Интересно сравнить этот процесс с историей парламентского представительства. В ранних парламентах, как сообщает Р. Поллард, «представительство не было разумным, если исходить из того, что оно должно рассматриваться как средство обеспечения личного права или продвижения личных интересов. Представительство осуществлялось по отношению к сообществам, а не к личностям»
[216]. И, рассматривая положение дел накануне Акта о реформе 1918 г., он добавил: «Парламент, вместо того, чтобы представлять сообщества или семьи, начинает представлять никого иного, как личностей»
[217]. В системе, в которой голосуют мужчины и женщины, голос рассматривается как голос личности. Политические партии организуют эти голоса в целях группового действия, но это происходит в национальном масштабе, а не в границах профессии, местечка или специфического интереса. В случае гражданских прав движение шло в обратном направлении – не от представительства сообществ к личностям, а от личностей к сообществам. Поллард делает еще одно замечание. По его словам, для ранней парламентской системы было характерно то, что представительством занимались те, у кого были время, средства и склонность к этому занятию. Избрание большинством голосов и строгая подотчетность избирателям были несущественными. Избирательные округа не давали никаких указаний депутатам, и их предвыборные обещания были мало кому известны. Депутатов «избирали не для того, чтобы они подчинялись избирательным округам, а чтобы они заставляли округа подчиняться»

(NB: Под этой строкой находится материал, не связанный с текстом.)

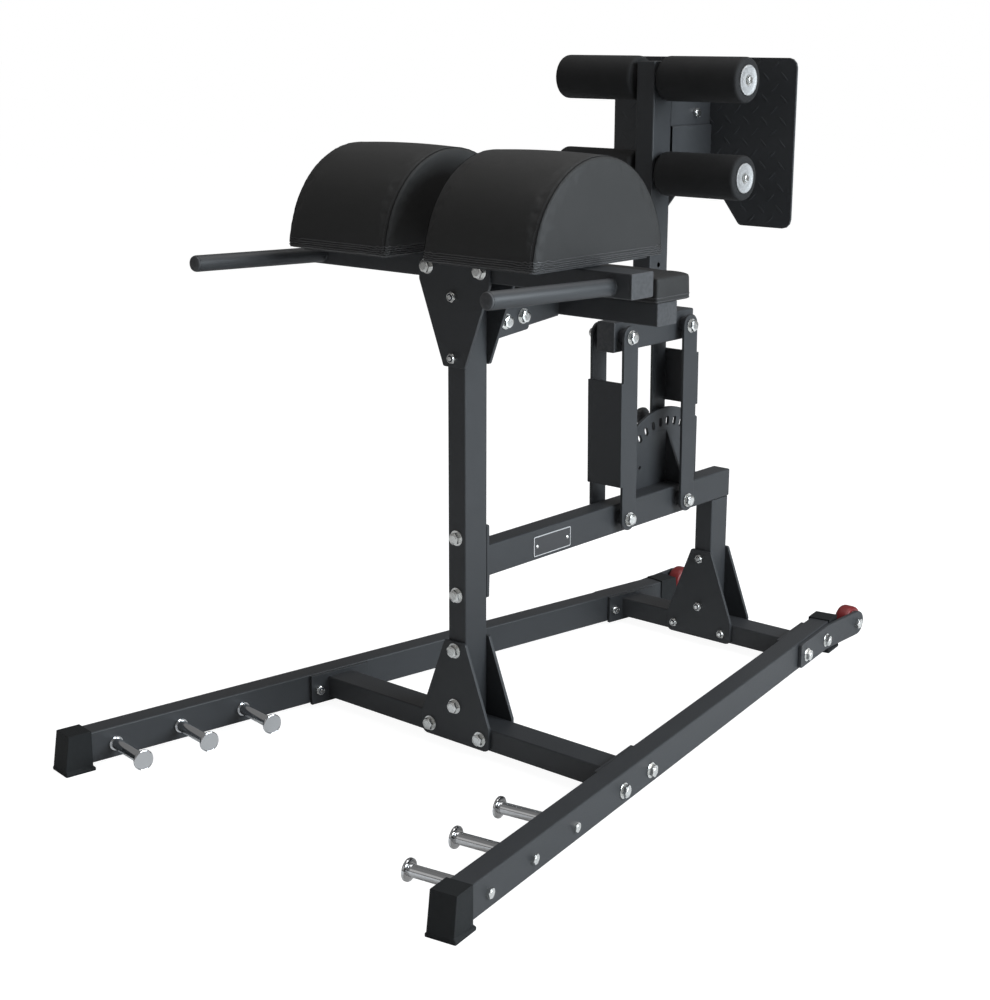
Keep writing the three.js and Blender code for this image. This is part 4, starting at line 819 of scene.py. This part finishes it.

[218]. Не будет большим преувеличением сказать, что некоторые из этих черт воспроизводятся в современных профсоюзах, хотя, конечно, со многими значительными отличиями. Одно из них заключается в том, что руководители профсоюзов не занимаются обременительной неоплачиваемой работой, а получают вознаграждение за свой труд. Это замечание не нужно рассматривать как выпад, да и трудно представить, чтобы университетский профессор критиковал общественный институт за то, что его делами в значительной мере распоряжается нанятый сотрудник.